On December 5, clinging to a 759-vote lead (a margin almost as thin as Reed’s 714-vote margin eight years earlier), Bottoms declared victory. I met with Reed briefly in his suite after Bottoms’s victory speech in a Hyatt Regency ballroom. Boxes of pizza sat opened on a countertop. Sarah-Elizabeth sat beside him. “My goal was for Keisha to be in the runoff,” Reed said. “Once that goal was achieved, my role changed to gathering influencers and focusing on raising the money that was necessary in a very short amount of time.” Due in part to their exasperation with Reed, many of his rivals endorsed Norwood. They included Mitchell, Franklin, Aman, and Woolard. In turn, Bottoms trotted out endorsements from celebrities like Killer Mike and T.I., while Reed leveraged his contacts with national Democrats to bring in New Jersey Senator Cory Booker and California Senator Kamala Harris. “They came in to stem that momentum that had been created [for Norwood] out of those endorsements.”

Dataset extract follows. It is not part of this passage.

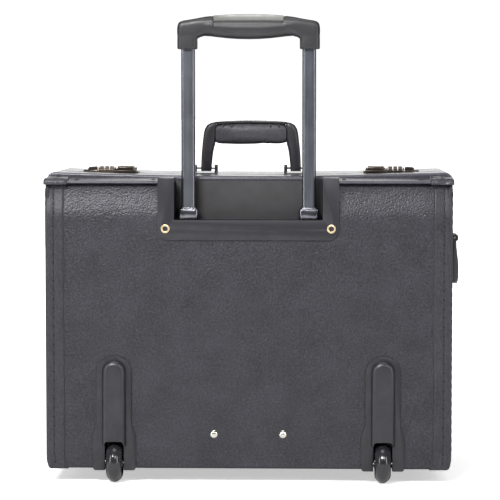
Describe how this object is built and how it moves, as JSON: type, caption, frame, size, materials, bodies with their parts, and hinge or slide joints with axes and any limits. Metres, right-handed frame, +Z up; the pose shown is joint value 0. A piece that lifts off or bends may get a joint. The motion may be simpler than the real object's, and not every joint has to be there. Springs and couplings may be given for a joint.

Reed was taking a special pleasure in the WSB poll that had come out days before the election that had shown Norwood with a six-point lead. Reed suspected that the poll hurt Norwood. “It caused her voters on the north side to feel like the race was won.”

He said he’d told Bottoms after the general election that he knew Norwood was beatable when his former opponent went home early that night. “I believe that she never recovered from losing to me. It’s the demon. You can see it in her.”

Reed had taken off his suit jacket. He leaned back. “I have a lot of peace.”